• INSTRUCTIONS FOR THE TASK: Write out the data again in full, exactly as it reads.

• RECORDS PROVIDED:
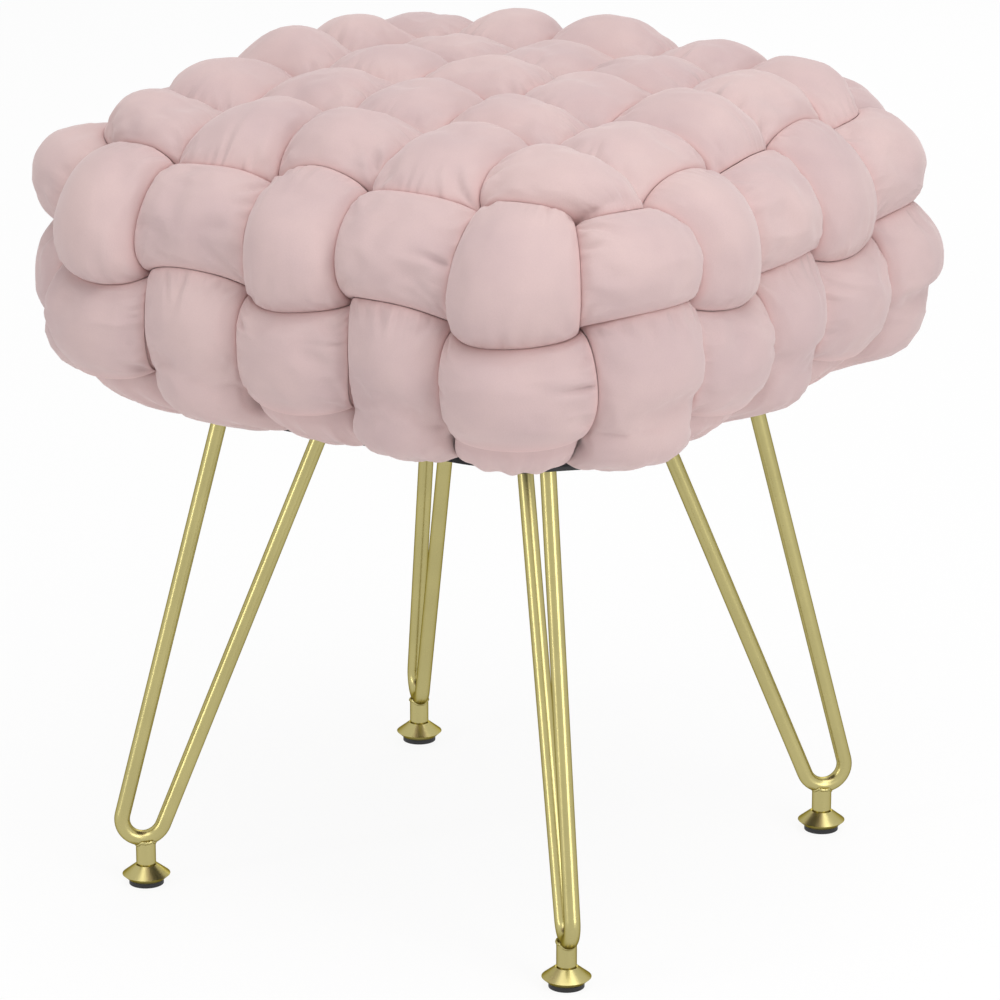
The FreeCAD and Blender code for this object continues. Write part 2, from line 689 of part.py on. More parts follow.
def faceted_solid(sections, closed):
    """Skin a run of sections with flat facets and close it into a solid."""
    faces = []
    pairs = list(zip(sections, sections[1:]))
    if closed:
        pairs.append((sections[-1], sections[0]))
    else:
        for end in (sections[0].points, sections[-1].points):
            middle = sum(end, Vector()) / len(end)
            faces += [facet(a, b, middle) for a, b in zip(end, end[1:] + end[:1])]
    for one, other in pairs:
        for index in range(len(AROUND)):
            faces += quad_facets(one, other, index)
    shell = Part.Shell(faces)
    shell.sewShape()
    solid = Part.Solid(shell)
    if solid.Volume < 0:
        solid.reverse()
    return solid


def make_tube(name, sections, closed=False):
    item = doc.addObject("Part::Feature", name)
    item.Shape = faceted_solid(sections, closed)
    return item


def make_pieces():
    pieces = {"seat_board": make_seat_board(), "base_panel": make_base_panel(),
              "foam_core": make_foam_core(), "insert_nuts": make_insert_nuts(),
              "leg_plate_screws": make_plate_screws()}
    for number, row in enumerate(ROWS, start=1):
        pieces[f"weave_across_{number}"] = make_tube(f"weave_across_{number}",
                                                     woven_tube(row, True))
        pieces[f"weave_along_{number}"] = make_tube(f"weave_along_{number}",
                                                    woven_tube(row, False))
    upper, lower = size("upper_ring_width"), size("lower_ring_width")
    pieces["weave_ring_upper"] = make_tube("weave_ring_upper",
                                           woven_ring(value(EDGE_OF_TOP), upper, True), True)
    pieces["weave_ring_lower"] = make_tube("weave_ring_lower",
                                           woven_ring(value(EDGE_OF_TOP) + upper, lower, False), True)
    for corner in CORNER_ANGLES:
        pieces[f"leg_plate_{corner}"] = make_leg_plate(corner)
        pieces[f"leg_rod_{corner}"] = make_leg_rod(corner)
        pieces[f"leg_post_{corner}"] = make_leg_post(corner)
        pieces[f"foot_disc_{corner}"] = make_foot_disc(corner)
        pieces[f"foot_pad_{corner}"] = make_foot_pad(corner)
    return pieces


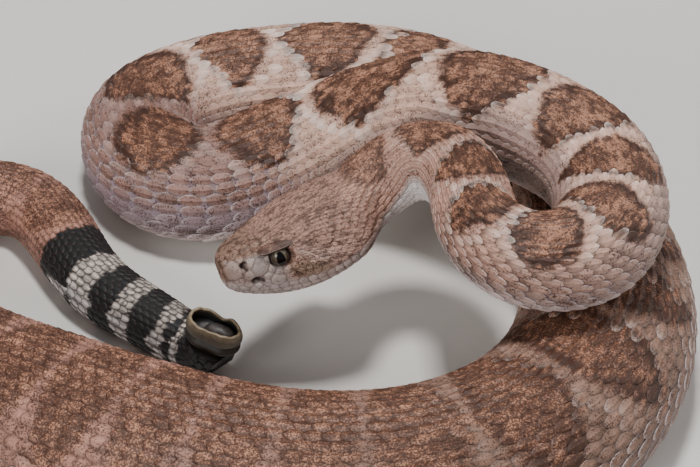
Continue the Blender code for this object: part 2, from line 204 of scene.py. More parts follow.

• SOLUTION:
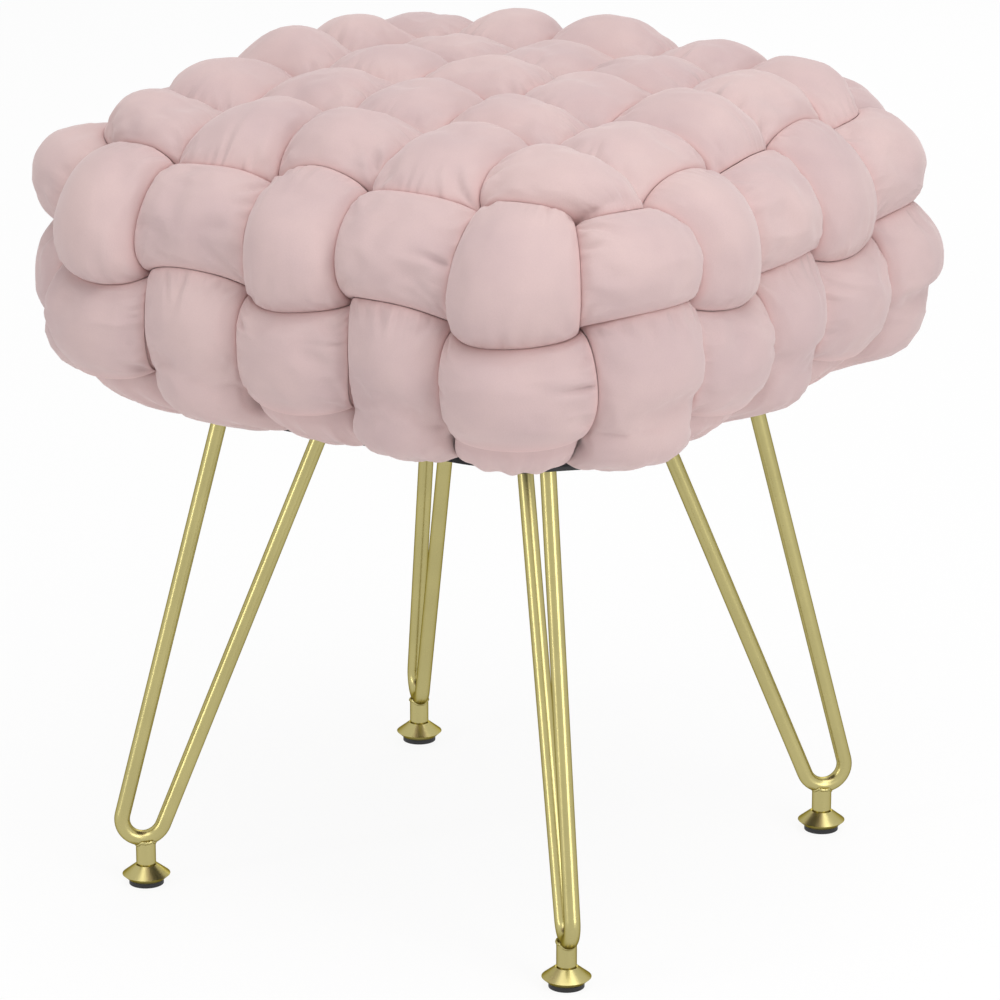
The FreeCAD and Blender code for this object continues. Write part 2, from line 689 of part.py on. More parts follow.
def faceted_solid(sections, closed):
    """Skin a run of sections with flat facets and close it into a solid."""
    faces = []
    pairs = list(zip(sections, sections[1:]))
    if closed:
        pairs.append((sections[-1], sections[0]))
    else:
        for end in (sections[0].points, sections[-1].points):
            middle = sum(end, Vector()) / len(end)
            faces += [facet(a, b, middle) for a, b in zip(end, end[1:] + end[:1])]
    for one, other in pairs:
        for index in range(len(AROUND)):
            faces += quad_facets(one, other, index)
    shell = Part.Shell(faces)
    shell.sewShape()
    solid = Part.Solid(shell)
    if solid.Volume < 0:
        solid.reverse()
    return solid


def make_tube(name, sections, closed=False):
    item = doc.addObject("Part::Feature", name)
    item.Shape = faceted_solid(sections, closed)
    return item


def make_pieces():
    pieces = {"seat_board": make_seat_board(), "base_panel": make_base_panel(),
              "foam_core": make_foam_core(), "insert_nuts": make_insert_nuts(),
              "leg_plate_screws": make_plate_screws()}
    for number, row in enumerate(ROWS, start=1):
        pieces[f"weave_across_{number}"] = make_tube(f"weave_across_{number}",
                                                     woven_tube(row, True))
        pieces[f"weave_along_{number}"] = make_tube(f"weave_along_{number}",
                                                    woven_tube(row, False))
    upper, lower = size("upper_ring_width"), size("lower_ring_width")
    pieces["weave_ring_upper"] = make_tube("weave_ring_upper",
                                           woven_ring(value(EDGE_OF_TOP), upper, True), True)
    pieces["weave_ring_lower"] = make_tube("weave_ring_lower",
                                           woven_ring(value(EDGE_OF_TOP) + upper, lower, False), True)
    for corner in CORNER_ANGLES:
        pieces[f"leg_plate_{corner}"] = make_leg_plate(corner)
        pieces[f"leg_rod_{corner}"] = make_leg_rod(corner)
        pieces[f"leg_post_{corner}"] = make_leg_post(corner)
        pieces[f"foot_disc_{corner}"] = make_foot_disc(corner)
        pieces[f"foot_pad_{corner}"] = make_foot_pad(corner)
    return pieces


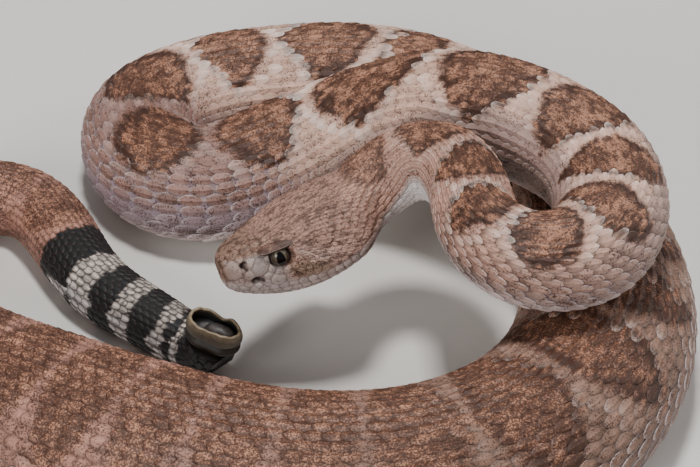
Continue the Blender code for this object: part 2, from line 204 of scene.py. More parts follow.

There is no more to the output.